== Collected material

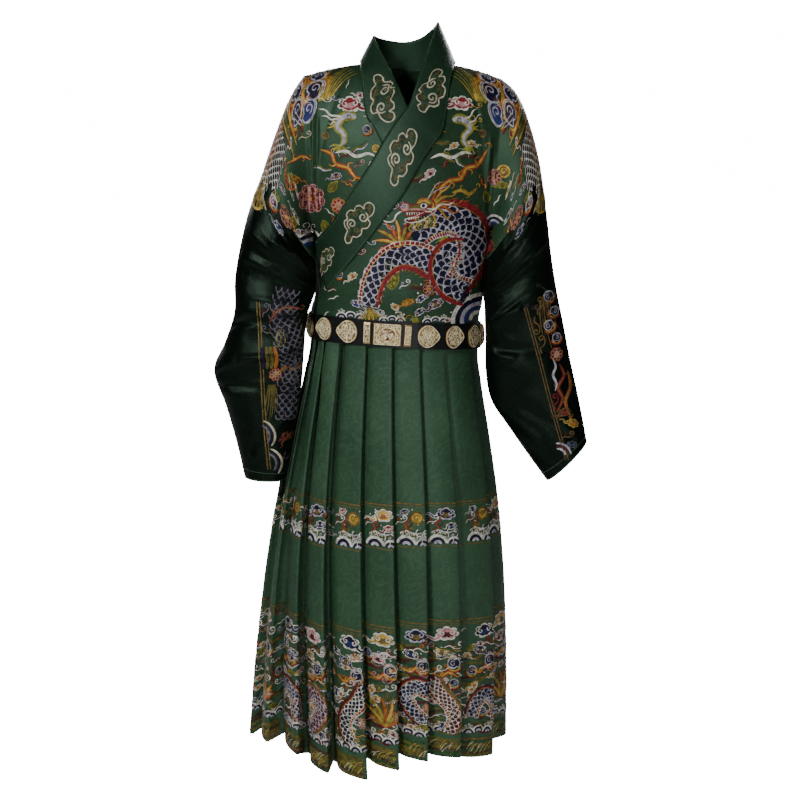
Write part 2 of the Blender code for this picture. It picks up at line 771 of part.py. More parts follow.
def skirt_section(level):
    """Plan outline of the pleated cloth at a level, with each point's hem drop."""
    path = Path(*skirt_size(level))
    count = len(PLEATS)
    radius = mix(WAIST_FOLD_RADIUS, HEM_FOLD_RADIUS, level)
    under = mix(WAIST_UNDERLAY, HEM_UNDERLAY, level ** 0.8)
    outline = []
    for i in range(count):
        row = PLEATS[i]
        before = PLEATS[i - 1]
        after = PLEATS[(i + 1) % count]
        edge = path.distance(mix(row[0], row[1], level))
        previous = path.distance(mix(before[0], before[1], level))
        if i == 0:
            previous -= path.total
        depth = pleat_depth(level, row[2])
        next_depth = pleat_depth(level, after[2])
        start = previous - under
        width = edge - start
        flat = 1.0 - radius / width
        for share in (0.035, 0.20, 0.42, 0.66, 0.86):
            u = share * flat
            inward = face_inward(u, level, depth, row[4])
            outline.append((path.place(start + u * width, inward), row[3] - HEM_RISE * (1.0 - u)))
        centre = edge - radius
        top = face_inward(flat, level, depth, row[4])
        turn = mix(180.0, 112.0, ease(level * 1.3))
        for k in range(4):
            angle = math.radians(turn * k / 3.0)
            along = centre + radius * math.sin(angle)
            inward = top + radius * (1.0 - math.cos(angle))
            outline.append((path.place(along, inward), row[3]))
        fold_gap = mix(0.0006, 0.0030, level)
        inner = edge - under
        outline.append((path.place(inner + 0.02 * under, next_depth * 0.985 - fold_gap), after[3] - HEM_RISE))
    return outline


def skirt_height(level, x, y, drop):
    """Height of a skirt point."""
    z = mix(WAIST_Z - SEAM_GAP, HEM_Z, level)
    z += waist_tilt(x, y) * (1.0 - level) ** 1.5
    return z - drop * level ** 2


def offset_outline(points, wall):
    """Closed plan outline moved to its inner side by the wall."""
    count = len(points)
    moved = []
    for i in range(count):
        ax, ay = points[i - 1]
        bx, by = points[i]
        cx, cy = points[(i + 1) % count]
        ux, uy = bx - ax, by - ay
        vx, vy = cx - bx, cy - by
        ul = math.hypot(ux, uy)
        vl = math.hypot(vx, vy)
        n0 = (-uy / ul, ux / ul)
        n1 = (-vy / vl, vx / vl)
        sx, sy = n0[0] + n1[0], n0[1] + n1[1]
        length = math.hypot(sx, sy)
        cosine = max(0.55, length / 2.0)
        reach = wall / cosine
        moved.append((bx + sx / length * reach, by + sy / length * reach))
    return moved


def make_skirt(collection):
    """Knife-pleated skirt as one closed ring, with its inner face worked out level by level."""
    bm = bmesh.new()
    outer_rings = []
    inner_rings = []
    for level in SKIRT_LEVELS:
        outline = skirt_section(level)
        plan = [point for point, _ in outline]
        inner = offset_outline(plan, SKIRT_CLOTH)
        outer_ring = []
        inner_ring = []
        for (x, y), (ix, iy), (_, drop) in zip(plan, inner, outline):
            z = skirt_height(level, x, y, drop)
            outer_ring.append(bm.verts.new((x, y, z)))
            inner_ring.append(bm.verts.new((ix, iy, z)))
        outer_rings.append(outer_ring)
        inner_rings.append(inner_ring)
    count = len(outer_rings[0])
    for k in range(len(SKIRT_LEVELS) - 1):
        for i in range(count):
            j = (i + 1) % count
            bm.faces.new((outer_rings[k + 1][i], outer_rings[k + 1][j], outer_rings[k][j], outer_rings[k][i]))
            bm.faces.new((inner_rings[k][i], inner_rings[k][j], inner_rings[k + 1][j], inner_rings[k + 1][i]))
    for i in range(count):
        j = (i + 1) % count
        bm.faces.new((outer_rings[0][i], outer_rings[0][j], inner_rings[0][j], inner_rings[0][i]))
        bm.faces.new((outer_rings[-1][j], outer_rings[-1][i], inner_rings[-1][i], inner_rings[-1][j]))
    mesh = finish_mesh(bm, "skirt")
    return link(mesh, "skirt", (0.050, 0.120, 0.078), 0.45, 0.0, collection)


def belt_path(extra):
    """Oval of the belt, let out by some clearance."""
    half = TORSO_ROWS[0][1] + extra
    return Path(half, TORSO_ROWS[0][2] + extra, TORSO_ROWS[0][3] + extra, WAIST_X)


def make_strap(collection):
    """Leather strap round the waist."""
    inner = belt_path(STRAP_CLEARANCE)
    outer = belt_path(STRAP_CLEARANCE + STRAP_THICKNESS)
    bm = bmesh.new()
    rings = []
    segments = 60
    for i in range(segments):
        angle = -math.pi + 2.0 * math.pi * (i + 0.5) / segments
        ix, iy = inner.at_angle(angle)
        ox, oy = outer.at_angle(angle)
        iz = WAIST_Z + waist_tilt(ix, iy)
        oz = WAIST_Z + waist_tilt(ox, oy)
        half = 0.5 * STRAP_HEIGHT
        corners = ((ix, iy, iz - half), (ox, oy, oz - half), (ox, oy, oz + half), (ix, iy, iz + half))
        rings.append([bm.verts.new(corner) for corner in corners])
    for i in range(segments):
        here = rings[i]
        there = rings[(i + 1) % segments]
        for k in range(4):
            n = (k + 1) % 4
            bm.faces.new((here[k], there[k], there[n], here[n]))
    bmesh.ops.recalc_face_normals(bm, faces=bm.faces)
    mesh = finish_mesh(bm, "belt_strap")
    mesh.set_sharp_from_angle(angle=math.radians(40.0))
    return link(mesh, "belt_strap", (0.010, 0.010, 0.012), 0.5, 0.0, collection)


def plaque_outline(shape, width, height):
    """Outline of a plaque, lying along x and standing along y."""
    half_w = 0.5 * width
    half_h = 0.5 * height
    if shape == "rectangle":
        cut = 0.0012
        return [
            (-half_w + cut, -half_h), (half_w - cut, -half_h), (half_w, -half_h + cut),
            (half_w, half_h - cut), (half_w - cut, half_h), (-half_w + cut, half_h),
            (-half_w, half_h - cut), (-half_w, -half_h + cut),
        ]
    outline = []
    count = 22
    for i in range(count):
        angle = 2.0 * math.pi * i / count
        c = math.cos(angle)
        s = math.sin(angle)
        if shape == "peach":
            point_reach = max(0.0, c) ** 6 * 0.16
            shoulder = 1.0 - 0.20 * max(0.0, c) ** 1.5
            outline.append((half_w * (c * 0.84 + point_reach), half_h * s * shoulder))
        else:
            square = (abs(c) ** 4 + abs(s) ** 4) ** -0.25
            blend = ease(0.5 + c)
            outline.append((half_w * c * mix(square, 1.0, blend), half_h * s * mix(square, 1.0, blend)))
    return outline


def make_plaque(row, path, start, collection):
    """One metal plaque, flat, standing tangent to the strap."""
    name, shape, along, width, height, direction = row
    outline = plaque_outline(shape, width, height)
    if direction < 0:
        outline = [(-x, y) for x, y in reversed(outline)]
    bm = bmesh.new()
    base = [bm.verts.new((x, y, 0.0)) for x, y in outline]
    shoulder = [bm.verts.new((x, y, PLAQUE_THICKNESS - 0.0010)) for x, y in outline]
    inset = 1.0 - 0.0011 / (0.5 * min(width, height))
    crown = [bm.verts.new((x * inset, y * inset, PLAQUE_THICKNESS)) for x, y in outline]
    count = len(outline)
    for lower, upper in ((base, shoulder), (shoulder, crown)):
        for i in range(count):
            j = (i + 1) % count
            bm.faces.new((lower[i], lower[j], upper[j], upper[i]))
    bm.faces.new(list(reversed(base)))
    bm.faces.new(crown)
    distance = start + along
    px, py = path.place(distance, 0.0)
    nx, ny = path.normal(distance)
    right = Vector((-ny, nx, 0.0))
    normal = Vector((nx, ny, 0.0))
    right.z = waist_tilt(px + right.x, py + right.y) - waist_tilt(px, py)
    right.normalize()
    up = normal.cross(right)
    origin = Vector((px, py, WAIST_Z + waist_tilt(px, py))) + normal * SEAM_GAP
    for vert in bm.verts:
        x, y, z = vert.co
        vert.co = origin + right * x + up * y + normal * z
    bmesh.ops.recalc_face_normals(bm, faces=bm.faces)
    mesh = finish_mesh(bm, name)
    mesh.set_sharp_from_angle(angle=math.radians(30.0))
    return link(mesh, name, (0.62, 0.50, 0.26), 0.35, 1.0, collection)


def make_robe():
    """All pieces of the robe and its belt."""
    for obj in list(bpy.data.objects):
        bpy.data.objects.remove(obj, do_unlink=True)
    collection = bpy.data.collections.new("flying fish robe")
    bpy.context.scene.collection.children.link(collection)
    green = (0.045, 0.110, 0.068)
    make_body(1, "body_left", OUTER_FRONT_EDGE, 11, green, collection)
    make_body(-1, "body_right", INNER_FRONT_EDGE, 10, green, collection)
    make_sleeve(1, "sleeve_left", green, collection)
    make_sleeve(-1, "sleeve_right", green, collection)
    front_tree = surface_tree(FACE_FRONT)
    back_tree = surface_tree(FACE_BACK)
    make_collar(front_tree, back_tree, collection)
    make_skirt(collection)
    make_strap(collection)
    path = belt_path(STRAP_CLEARANCE + STRAP_THICKNESS)
    start = path.distance(math.degrees(-math.acos((PLAQUE_MIDDLE_X - WAIST_X) / path.half)))
    for row in PLAQUES:
        make_plaque(row, path, start, collection)


make_robe()
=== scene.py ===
"""Looks of the flying fish robe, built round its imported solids.

Metres, +Z up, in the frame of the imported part: X to the viewer's right, the front faces -Y.
The cloth is worked out again from the part's own section tables, on finer rows and with soft
creases. Embroidery is thin thread work laid on the cloth, drawn in millimetres on flat canvases.
"""
import math
import random
from bisect import bisect_left, bisect_right

import bmesh
import bpy
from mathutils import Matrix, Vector, noise
from mathutils.bvhtree import BVHTree
from mathutils.geometry import delaunay_2d_cdt


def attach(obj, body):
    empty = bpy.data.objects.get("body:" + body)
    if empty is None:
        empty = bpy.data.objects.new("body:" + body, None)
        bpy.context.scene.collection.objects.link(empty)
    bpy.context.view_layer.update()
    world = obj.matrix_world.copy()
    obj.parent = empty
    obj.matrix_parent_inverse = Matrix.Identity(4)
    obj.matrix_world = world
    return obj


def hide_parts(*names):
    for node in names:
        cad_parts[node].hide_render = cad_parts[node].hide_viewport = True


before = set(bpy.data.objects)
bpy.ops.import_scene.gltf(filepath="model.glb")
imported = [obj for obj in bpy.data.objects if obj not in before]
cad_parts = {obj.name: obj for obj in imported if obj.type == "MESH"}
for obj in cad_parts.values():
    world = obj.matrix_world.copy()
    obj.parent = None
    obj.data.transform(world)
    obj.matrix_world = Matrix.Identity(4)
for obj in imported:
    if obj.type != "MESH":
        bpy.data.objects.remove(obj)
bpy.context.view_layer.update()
BODY = "root"

# Cloth walls, the skirt's thin so that its pleats stay open, and the gap left where two pieces meet
BODY_CLOTH = 0.0014
SLEEVE_CLOTH = 0.0014
SKIRT_CLOTH = 0.0008
COLLAR_CLOTH = 0.0016
SEAM_GAP = 0.0003

# Upper body
WAIST_Z = -0.474
ARMPIT_Z = -0.294
SHOULDER_Z = 0.012
WAIST_X = -0.0095
CHEST_X = 0.002
NECK_X = 0.014
ARMPIT_ROW = 0.30
FRONT_DEPTH = 0.127
BACK_DEPTH = 0.108
NECK_HALF_WIDTH = 0.080
NECK_BACK_DEPTH = 0.055
UNDERLAP = 0.0056
UNDERLAP_LOW = 0.0016
LAPEL_LIFT = 0.0030
NECK_LIFT = 0.0018

# The waist plane leans a little down to the viewer's right and up at the front
TILT_X = -0.06
TILT_Y = -0.08

# Half widths and depths from waist (0) to armpit (1)
TORSO_ROWS = (
    # share, half width right, front depth, back depth, half width left
    (0.00, 0.1555, 0.1180, 0.1080, 0.1555),
    (0.14, 0.1555, 0.1180, 0.1080, 0.1555),
    (0.34, 0.1600, 0.1265, 0.1130, 0.1490),
    (0.60, 0.1605, 0.1285, 0.1120, 0.1560),
    (1.00, 0.1600, FRONT_DEPTH, BACK_DEPTH, 0.1600),
)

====

• Objective
Look through the data and show every line containing "objects".

• Answer for the task
    for obj in list(bpy.data.objects):
        bpy.data.objects.remove(obj, do_unlink=True)
    empty = bpy.data.objects.get("body:" + body)
        empty = bpy.data.objects.new("body:" + body, None)
        bpy.context.scene.collection.objects.link(empty)
before = set(bpy.data.objects)
imported = [obj for obj in bpy.data.objects if obj not in before]
        bpy.data.objects.remove(obj)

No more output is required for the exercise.